Likewise, what are the benefits of automating company processes?
Raising the rate of automation speeds up the handling of simple, high frequency tasks, freeing up employee resources for duties that require thinking and creativity. In addition, automation improves quality by minimising the risk of human error, thus lowering the overall operational risk. Moreover, a higher rate of automation enables us to comply with regulatory requirements without the need for additional resources since, for instance, all the work resulting from reporting requirements does not have to be done manually.
What are your plans for the future?
By pioneering new technologies we can devote more resources to improving the customer experience. We seek growth and are expanding into business areas where we can best take advantage of our strengths.

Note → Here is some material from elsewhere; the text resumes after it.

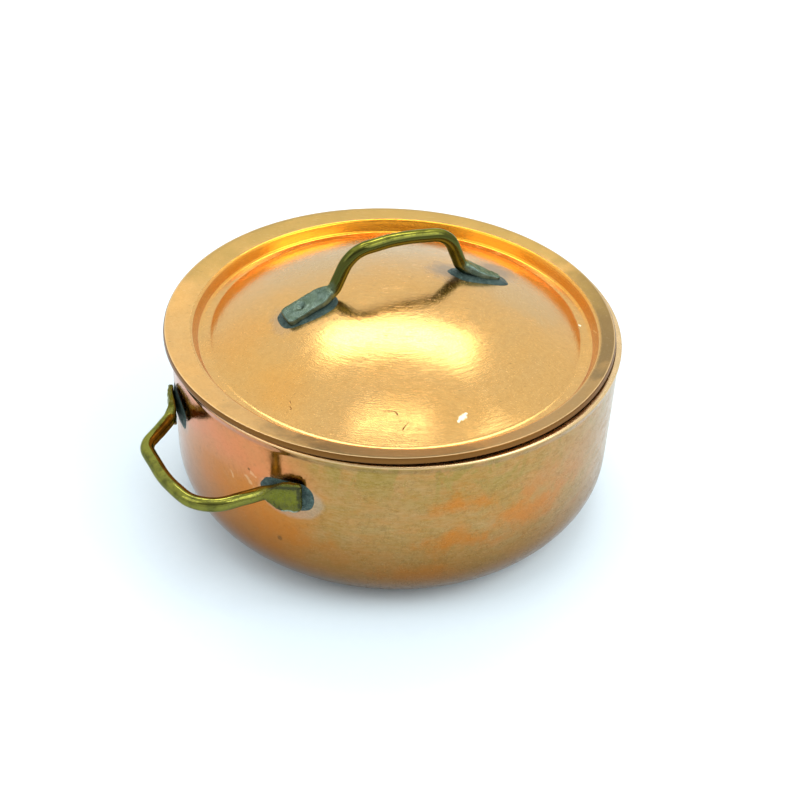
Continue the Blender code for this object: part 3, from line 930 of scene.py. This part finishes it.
def lid_copper():
    finish, tree, shader = new_finish("lid_copper")
    clouds = place_group(tree, oxide_clouds, {"Size": 0.012, "Seed": 11.0})
    fine_clouds = place_group(tree, oxide_clouds, {"Size": 0.0042, "Seed": 5.0})
    marks = place_group(tree, turning_marks, {"Fineness": 6000.0, "Break": 5.0})
    across = place_group(tree, ring_band, {"Inner": CREST_RADIUS + 0.0003, "Soft": 0.0002})
    brim, radius = across["Mask"], across["Radius"]
    lines = most(tree, [place_group(tree, hairline_scratches, {
        "Lean": lean, "Length": length, "Width": 0.00009, "Amount": amount,
    })["Line"] for lean, length, amount in ((0.72, 0.0035, 0.6), (0.95, 0.0018, 0.45), (2.1, 0.004, 0.25))])
    colour = blend_colour(tree, times(tree, clouds["Cloud"], 0.35), COPPER_GOLD, COPPER_DULL)
    colour = wash(tree, colour, (COPPER_TARNISH, fine_clouds["Mottle"], 0.2))
    dull = most(tree, [
        patch(tree, on_dome(-2.0e-3, 16.0e-3), 0.0130, 0.2, 0.3, 140.0),
        patch(tree, on_dome(7.0e-3, 13.0e-3), 0.0120, 0.2, 0.3, 140.0),
        times(tree, patch(tree, on_dome(17.0e-3, -8.0e-3), 0.0100, 0.2, 0.4, 180.0), 0.7),
    ])
    colour = wash(tree, colour, (COPPER_DULL, dull, 0.8))
    # Painted reflection: the orange of the well wall, reflected in the dome's left edge.
    well_wall_reflection = most(tree, [
        patch(tree, on_dome(-20.0e-3, 10.0e-3), 0.0075, 0.1, 0.3, 160.0),
        patch(tree, on_dome(-23.0e-3, -3.0e-3), 0.0060, 0.1, 0.3, 160.0),
    ])
    colour = wash(tree, colour, (COPPER_DEEP_ORANGE, well_wall_reflection, 0.22))
    # The back of the well wall in deep orange: partly its own redder colour, partly painted reflection of
    # copper in copper.
    from_wall = maths(tree, "ABSOLUTE", maths(tree, "SUBTRACT", radius, WELL_WALL_RADIUS))
    well_orange_and_reflection = ramp(tree, from_wall, 0.0004, 0.0009, 1.0, 0.0)
    well_orange_and_reflection = times(tree, well_orange_and_reflection, patch(tree, (0.0187, 0.0207, 0.026), 0.0440, 0.45, 0.1, 200.0))
    colour = wash(tree, colour, (COPPER_DEEP_ORANGE, well_orange_and_reflection, 0.9))
    grain = ramp(tree, fine_clouds["Grain"], 0.0, 1.0, 0.0, 0.22)
    colour = blend_colour(tree, grain, colour, COPPER_TARNISH)
    # Painted shade: the front and right of the brim darkened, for the dark surroundings it reflects there.
    front_brim_shade = most(tree, [
        patch(tree, (-0.0215, -0.0240, 0.027), 0.0210, 0.30, 0.3, 260.0),
        patch(tree, (0.0245, -0.0205, 0.027), 0.0240, 0.40, 0.3, 260.0),
        times(tree, patch(tree, (0.002, -0.029, 0.027), 0.0440, 0.40, 0.3, 260.0), 0.6),
    ])
    behind = patch(tree, (0.018, 0.022, 0.027), 0.046, 0.45, 0.2, 200.0)
    painted_brim_shade = times(tree, brim, front_brim_shade)
    colour = wash(tree, colour, (COPPER_STAIN_AND_SHADE, painted_brim_shade, 0.85), (COPPER_MATTE, times(tree, brim, behind), 0.85))
    # Painted highlight along the brim's top outer edge. Its cut edge and the underside near it are darkened,
    # partly the raw edge's own colour, partly painted shade of the gap.
    edge_highlight, cut_edge_and_gap_shade = (place_group(tree, ring_band, {
        "Inner": BRIM_RADIUS + beyond, "Soft": 0.00004, "Centre": tuple(BRIM_OFFSET),
    })["Mask"] for beyond in (-0.00012, 0.00003))
    bluing = most(tree, [times(tree, patch(
        tree, tuple(lid_seat(along, aside, 0.0)), reach, core, 0.25, 500.0), share,
    ) for along, aside, reach, core, share in (
        (0.0082, 0.0008, 0.0042, 0.2, 1.0),
        (0.0170, 0.0022, 0.0044, 0.2, 1.0),
        (-0.0160, 0.0, 0.0042, 0.3, 0.7),
    )])
    colour = wash(tree, colour, (COPPER_BLUED, bluing, 0.55), (COPPER_BRIGHT, lines, 0.3))
    nicks = place_group(tree, hairline_scratches, {
        "Lean": 0.55, "Length": 0.0014, "Width": 0.00012, "Amount": 0.55,
    })["Line"]
    colour = wash(tree, colour, (COPPER_STAIN_AND_SHADE, nicks, 0.55), (COPPER_BRIGHT, edge_highlight, 0.6))
    colour = blend_colour(tree, cut_edge_and_gap_shade, colour, COPPER_DARK_EDGE)
    scuff = most(tree, [place_group(tree, scratch, {
        "From": on_dome(*start), "To": on_dome(*end), "Width": 0.00009,
    })["Mask"] for start, end in (
        ((-15.4e-3, -15.5e-3), (-14.4e-3, -16.4e-3)),
        ((-14.4e-3, -16.4e-3), (-14.3e-3, -16.9e-3)),
        ((-15.2e-3, -18.9e-3), (-14.0e-3, -18.6e-3)),
        ((-23.0e-3, -5.2e-3), (-23.7e-3, -6.2e-3)),
    )])
    colour = wash(tree, colour, (COPPER_SCUFFED, scuff, 0.85))
    chips = most(tree, [place_group(tree, scratch, {
        "From": on_dome(*start), "To": on_dome(*end), "Width": width,
    })["Mask"] for start, end, width in (
        ((-8.4e-3, -22.2e-3), (-7.0e-3, -22.0e-3), 0.00030),
        ((-7.9e-3, -22.1e-3), (-7.3e-3, -22.1e-3), 0.00048),
        ((21.9e-3, -15.2e-3), (22.0e-3, -15.0e-3), 0.00020),
    )])
    colour = blend_colour(tree, chips, colour, COPPER_CHIPPED)
    rough = ramp(tree, clouds["Mottle"], 0.0, 1.0, 0.14, 0.21)
    rough = added(tree, rough, [
        (marks["Streak"], 0.05),
        (dull, 0.10),
        (brim, 0.14),
        (most(tree, [chips, bluing]), 0.25),
    ])
    normal = bump(tree, fine_clouds["Mottle"], 0.000003)
    normal = bump(tree, lines, -0.000010, normal)
    normal = bump(tree, scuff, -0.00003, normal)
    broad_marks = place_group(tree, turning_marks, {"Fineness": 1900.0, "Break": 7.0})["Height"]
    normal = bump(tree, broad_marks, 0.000020, normal)
    normal = bump(tree, marks["Height"], 0.000007, normal)
    join_finish(tree, shader, colour, rough, normal)
    return finish


lid = spin("lid", lid_profile(), LID_TURNS, lid_hand_work)
lid.data.materials.append(lid_copper())
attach(lid, "lid")
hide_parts("lid_shell")


# Lid handle: the same wire bent to an arch over the dome, its two paddles hammered narrower and
# thicker than the side handle's. One paddle has a punched dimple.
LID_ARCH_RISE = 0.0078
LID_ARCH_SHOULDER = (0.0074, 0.0070)
LID_LEG_FOOT = 0.0098
LID_FOOT_ENDS = (0.0171, 0.0156)
LID_PADDLES = ((0.0054, 0.0024, 0.0035, 0.0035), (0.0036, 0.0030, 0.0030, 0.0014))
LID_PADDLE_THICKNESS = 0.0010
RIGHT_PADDLE_SWING = 0.0013
RIGHT_PADDLE_DROOP = 0.00030
LEFT_PADDLE_SWING = 0.0003
DIMPLE_DEPTH = 0.00034
DIMPLE_LIP = 0.00014
LID_PAD_STAND = 0.00045
LID_FOOT_STAND = 0.00010
LID_PAD_CENTRE = 0.0137


def lid_route():
    seat = sum(lid_seat(side * LID_LEG_FOOT, 0.0, 0.0).z for side in (-1, 1)) / 2
    shoulder, shoulder_rise = LID_ARCH_SHOULDER
    rises = []
    for side, end in zip((-1, 1), LID_FOOT_ENDS):
        drop = seat - sum(lid_seat(way * end, 0.0, 0.0).z for way in (-1, 1)) / 2
        rises.append(LID_FOOT_STAND + LID_PADDLE_THICKNESS / 2 - drop)
    return rounded_line([
        (-LID_FOOT_ENDS[0], rises[0], 0.0),
        (-LID_LEG_FOOT, LID_PAD_STAND + WIRE / 2, 0.0016),
        (-shoulder, shoulder_rise, 0.0044),
        (0.0, LID_ARCH_RISE, 0.0200),
        (shoulder, shoulder_rise, 0.0040),
        (LID_LEG_FOOT, LID_PAD_STAND + WIRE / 2, 0.0016),
        (LID_FOOT_ENDS[1], rises[1], 0.0),
    ], 12)


def lid_arch_place(point, side):
    left, right = (lid_seat(end * LID_LEG_FOOT, 0.0, 0.0).z for end in (-1, 1))
    tilt = math.atan2(right - left, 2 * LID_LEG_FOOT)
    here = Matrix.Rotation(-tilt, 3, "Y") @ Vector((point.x, side, point.y))
    seat = Vector((0.0, 0.0, (left + right) / 2))
    return Matrix.Rotation(LID_HANDLE_TURN, 3, "Z") @ here + LID_HANDLE_SHIFT + seat


def arch_hand_work(share, from_end, flat, side, lift):
    where = Vector((share * 30.0, side / WIRE * 1.2, lift / WIRE * 1.2 + 20.0))
    ripple = noise.noise(where) * WIRE_RIPPLE
    facet = noise.noise(Vector((share * 60.0, side / WIRE * 2.5, 14.0))) * 0.00008 * flat
    dimple = 0.0
    if share < 0.5 and lift > 0.0:
        apart = math.hypot(side, from_end - 0.0026) / 0.00055
        dimple = -DIMPLE_DEPTH * math.exp(-apart ** 2) + DIMPLE_LIP * math.exp(-(apart - 1.7) ** 2 * 3)
    slip = noise.noise(Vector((share * 12.0, 19.0, 0.0))) * WIRE_DRIFT
    at_paddle = 1.0 - smooth_step(from_end / 0.006)
    if share < 0.5:
        return ripple + facet + dimple, slip - LEFT_PADDLE_SWING * at_paddle
    return ripple + facet - RIGHT_PADDLE_DROOP * at_paddle, slip - RIGHT_PADDLE_SWING * at_paddle


lid_arch = forge("lid_arch", lid_route(), lid_arch_place, LID_PADDLES, LID_PADDLE_THICKNESS, arch_hand_work)
lid_arch.data.materials.append(handle_brass(
    "lid_brass", [tuple(lid_seat(side * 0.0142, 0.0, 0.0005)) for side in (-1, 1)],
    foot_reach=0.0058, solder_film=0.8, underside_shade=1.0, gloss=0.18))
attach(lid_arch, "lid")
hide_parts("lid_handle")


# Lid handle's solder: the same soft solder, flooded under each paddle with the lid lying level. The
# right pool ran a little towards the front, and the farther from the handle's middle the more.
LID_POOL_THICKNESS = 0.00048


def dome_seat(centre, drift):
    """Lays a flat pattern on the dome: along the handle, across it and upward."""
    def seat(a, b, lift):
        return lid_seat(centre + a, b - drift - drift * a / 0.0044, lift)
    return seat


for node_name, centre, drift, size, seed in (
    ("lid_solder_left", -LID_PAD_CENTRE, 0.0, (0.0086, 0.0053), 5.0),
    ("lid_solder_right", LID_PAD_CENTRE - 0.0012, 0.0006, (0.0088, 0.0044), 6.0),
):
    puddle = pool(node_name + "_pool", size, LID_POOL_THICKNESS, dome_seat(centre, drift), seed)
    puddle.data.materials.append(old_solder)
    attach(puddle, "lid")
    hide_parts(node_name)


# Studio: a white sweep of paper in a bright room, a wide soft window behind and above, a strip light
# overhead, a soft fill on each side, and the camera looking down across the side handle.
FLOOR_HALF = 1.5
FLOOR_DROP = 0.00005
PAPER_COLOURS = ((0.83, 0.91, 0.96), (0.85, 0.93, 0.98))
ROOM_WHITE = (1.02, 1.12, 1.18)
SCREEN_GREY = (0.36, 0.39, 0.42)
LIGHT_REACH = 0.5
CAMERA_SIDE = math.radians(228.0)
CAMERA_PLACE = (-0.12431, -0.13806, 0.15146)
CAMERA_TURN = (53.308, -1.826, -40.946)
CAMERA_LENS = 71.07
CAMERA_FILM = 36.0


def floor_paper():
    finish, tree, shader = new_finish("white_paper", 0.0)
    fibres = add(tree, "ShaderNodeTexNoise", {
        "Vector": object_place(tree), "Scale": 900.0, "Detail": 4.0,
    }).outputs[0]
    tree.links.new(blend_colour(tree, fibres, *PAPER_COLOURS), shader.inputs["Base Color"])
    shader.inputs["Roughness"].default_value = 0.6
    return finish


def room():
    """Bright walls and ceiling, and one side dimmed by a grey screen that starts above the table."""
    world = bpy.data.worlds.new("white_room")
    world.use_nodes = True
    tree = world.node_tree
    parts = split(tree, add(tree, "ShaderNodeTexCoord").outputs["Generated"])
    towards = plus(tree, times(tree, parts[0], math.cos(CAMERA_SIDE)),
                   times(tree, parts[1], math.sin(CAMERA_SIDE)))
    dim = times(tree, ramp(tree, towards, 0.10, 0.75), ramp(tree, parts[2], 0.30, 0.60))
    colour = blend_colour(tree, dim, ROOM_WHITE, SCREEN_GREY)
    tree.links.new(colour, tree.nodes["Background"].inputs["Color"])
    bpy.context.scene.world = world


def soft_light(name, way, size, brightness, colour):
    """A rectangle of light facing the origin, from a way given by its turn and its rise."""
    turn, rise = (math.radians(angle) for angle in way)
    light = bpy.data.lights.new(name, "AREA")
    light.shape = "RECTANGLE"
    light.size, light.size_y = size
    light.energy = brightness * math.pi * size[0] * size[1]
    light.color = colour
    made = into_scene(name, light)
    flat = math.cos(rise)
    made.location = Vector((math.cos(turn) * flat, math.sin(turn) * flat, math.sin(rise))) * LIGHT_REACH
    made.rotation_euler = (-made.location).to_track_quat("-Z", "Y").to_euler()


floor_mesh = bpy.data.meshes.new("paper")
floor_corners = [(x * FLOOR_HALF, y * FLOOR_HALF, -FLOOR_DROP)
                 for x, y in ((-1, -1), (1, -1), (1, 1), (-1, 1))]
floor_mesh.from_pydata(floor_corners, [], [(0, 1, 2, 3)])
floor_mesh.materials.append(floor_paper())
floor = into_scene("paper", floor_mesh)

room()

for light_name, light_way, light_size, light_brightness, light_colour in (
    ("left_fill", (165.0, 45.0), (0.26, 0.26), 1.6, (0.95, 0.99, 1.0)),
    ("right_fill", (-70.0, 45.0), (0.34, 0.34), 3.2, (0.93, 0.99, 1.0)),
    ("window", (46.0, 61.0), (0.36, 0.12), 4.6, (1.0, 0.99, 0.96)),
    ("strip", (48.0, 93.5), (0.20, 0.024), 5.0, (1.0, 0.99, 0.97)),
):
    soft_light(light_name, light_way, light_size, light_brightness, light_colour)

camera = bpy.data.cameras.new("camera")
camera.lens = CAMERA_LENS
camera.sensor_width = CAMERA_FILM
camera.clip_start = 0.005
camera_stand = into_scene("camera", camera)
camera_stand.location = CAMERA_PLACE
camera_stand.rotation_euler = [math.radians(angle) for angle in CAMERA_TURN]
bpy.context.scene.camera = camera_stand
bpy.context.scene.view_settings.view_transform = "Standard"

For example, we have recently submitted a licence application to the Finnish Financial Supervisory Authority for establishing a captive non-life company that will complement our current risk insurance offering. The new company, being a subsidiary of Nordea Life Finland, will utilise our newly developed core insurance system. My prediction is that, five years from now, life assurance operations in Finland will look very different from today.
In the future, our company’s goal is to further increase our efforts in boosting growth in risk life assurance and to further develop insurance-linked saving through digital means in order to meet our customers’ changing needs. Our personnel, who are committed to their goals, will play a key role in these efforts. The company’s permanent goal is to continuously improve quality, which will continue to be channelled into great customer experiences.